In the first of his monthly columns, Murad Qureshi AM, gives his personal view on remittances. following on from Jon Cruddas MP’s article on the subject last week. 

Surprise surprise, this week we learn that since the G8 nations met in Gleneagles in 2005, the richest nations are backsliding on their promises of aid to Africa, except for the honourable exception of the UK government with record levels of development aid.

Only £1bn of the £ 12.5 bn aid pledged at Gleneagles by 2010 has been given so far; so much for the grand standing of politicians at Gleneagles, the tax dodging of celebs like Bono and business’ erratic investment in the developing world. But, as Jon Cruddas MP pointed out last week, there is one group you can rely on – migrant workers.

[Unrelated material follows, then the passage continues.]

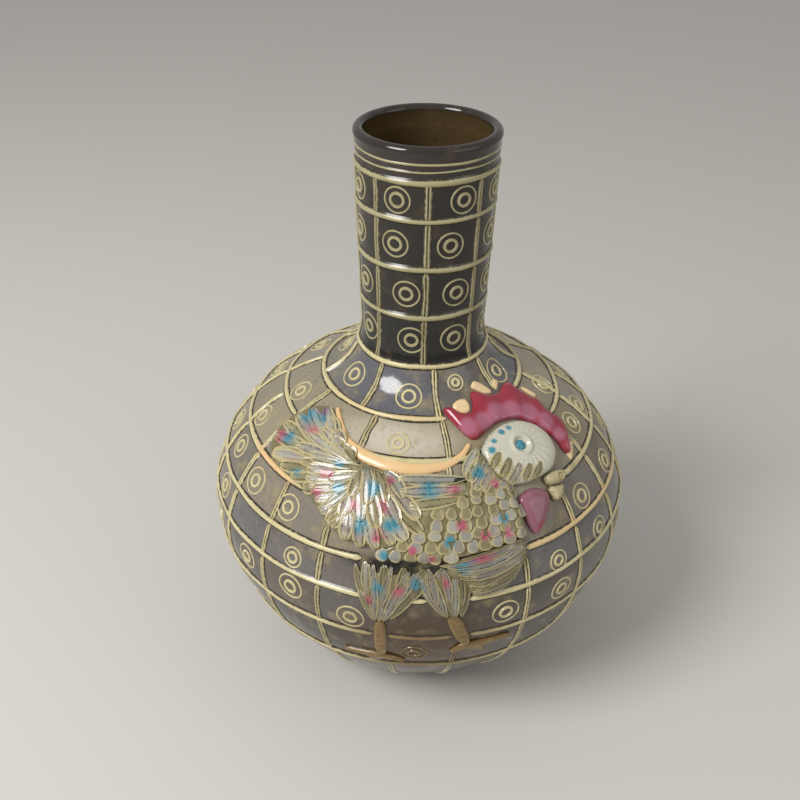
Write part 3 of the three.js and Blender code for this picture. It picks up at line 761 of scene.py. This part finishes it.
class Slab:
    """A flat piece of the rooster, with the height that it is rounded to."""

    def __init__(self, node, proud=0.0, edge=0.0, reach=1.0, cuts=2, carve=None, outline=None):
        self.node = node
        outline = outline or ROOSTER_OUTLINES[node]
        self.scale = math.radians(1) * radius_at(np.mean([point[1] for point in outline]))
        self.loop = rounded([(azimuth * self.scale, s) for azimuth, s in outline], cuts)
        self.proud, self.edge, self.reach, self.carve = proud, edge, reach, carve
        self.parts = []

    def height(self, x, y):
        if self.node in BODY_PROUD:
            return body_height(x / self.scale, y)
        share = np.clip(edge_distance(x, y, self.loop) / self.reach, 0, 1)
        rise = self.edge + (self.proud - self.edge) * np.sqrt(1 - (1 - share) ** 2)
        if self.carve:
            rise = rise + self.carve(x / self.scale, y) * share
        return rise

    def press(self, x, y, proud, faces, uv, colours, raised):
        self.parts.append((on_wall(x / self.scale, y, proud), faces, uv, colours, raised))


body_slabs = {node: Slab(node) for node in BODY_PROUD}


def body_height(azimuth, s):
    """One rounded surface over all the slabs of the bird's body, with no valley where they meet."""
    cover, rise = np.zeros(len(s)), np.zeros(len(s))
    for node, slab in body_slabs.items():
        depth = edge_distance(azimuth * slab.scale, s, slab.loop)
        share = np.clip(depth / (2 * BODY_ROUNDING) + 0.5, 0, 1)
        share = share * share * (3 - 2 * share)
        cover += share
        rise += share * BODY_PROUD[node]
    proud = rise / np.maximum(cover, 1e-6)
    roundness = np.clip(2 * cover - 1, 0, 1)
    return BODY_EDGE + (proud - BODY_EDGE) * np.sqrt(1 - (1 - roundness) ** 2)


def roll_slab(slab, colour, dabs=(), raised=0.6):
    """Cuts the slab as a solid, rounds it over and presses it on the wall."""
    middle = slab.loop.mean(axis=0)
    spare = SLAB_OVERLAP if slab.node in BODY_PROUD else 0
    away = slab.loop - middle
    loop = middle + away * (1 + spare / np.hypot(*away.T))[:, None]
    mesh = bpy.data.meshes.new("flat_slab")
    mesh.from_pydata([(x, y, 0) for x, y in loop], [], [tuple(range(len(loop)))])
    flat = bpy.data.objects.new("flat_slab", mesh)
    bpy.context.collection.objects.link(flat)
    pick(flat)
    bpy.ops.object.mode_set(mode="EDIT")
    bpy.ops.mesh.select_all(action="SELECT")
    bpy.ops.mesh.extrude_region_move(TRANSFORM_OT_translate={"value": (0, 0, SLAB_DEPTH)})
    bpy.ops.mesh.select_all(action="SELECT")
    bpy.ops.mesh.normals_make_consistent(inside=False)
    bpy.ops.object.mode_set(mode="OBJECT")
    remesh = flat.modifiers.new("clay", "REMESH")
    remesh.mode = "VOXEL"
    remesh.voxel_size = VOXEL
    bpy.ops.object.modifier_apply(modifier="clay")
    mesh = flat.data
    points = np.empty(len(mesh.vertices) * 3)
    mesh.vertices.foreach_get("co", points)
    x, y, z = points.reshape(-1, 3).T
    faces = [tuple(face.vertices) for face in mesh.polygons]
    bpy.data.objects.remove(flat)
    height = slab.height(x, y)
    rise = np.clip(z / SLAB_DEPTH, 0, 1)
    proud = -0.4 + rise * (height + 0.4)
    colours = dabbed(x / slab.scale, y, np.tile(np.array(linear(colour)), (len(x), 1)), dabs)
    share = raised + 0.4 * np.clip(height / height.max() - 0.75, -1, 1)
    slab.press(x, y, proud, faces, np.zeros((len(x), 2)), colours, np.where(rise > 0.5, share, 0.1))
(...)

Migrants workers send money back to their families, many of whom belong to the UK’s minority ethnic communities and are often the cleaners, mini-cab drivers and waiters serving the developed world’s economies. Many of them are New Commonwealth immigrants – like my parents – who have been sending money back home to Bangladesh for two decades. More recent arrivals from Eastern Europe, like my Polish cleaner, are doing the same. These “remittances” have only recently been acknowledged by the World Bank and the Department for International Development (DfID); they have been ignored by the British international NGOs.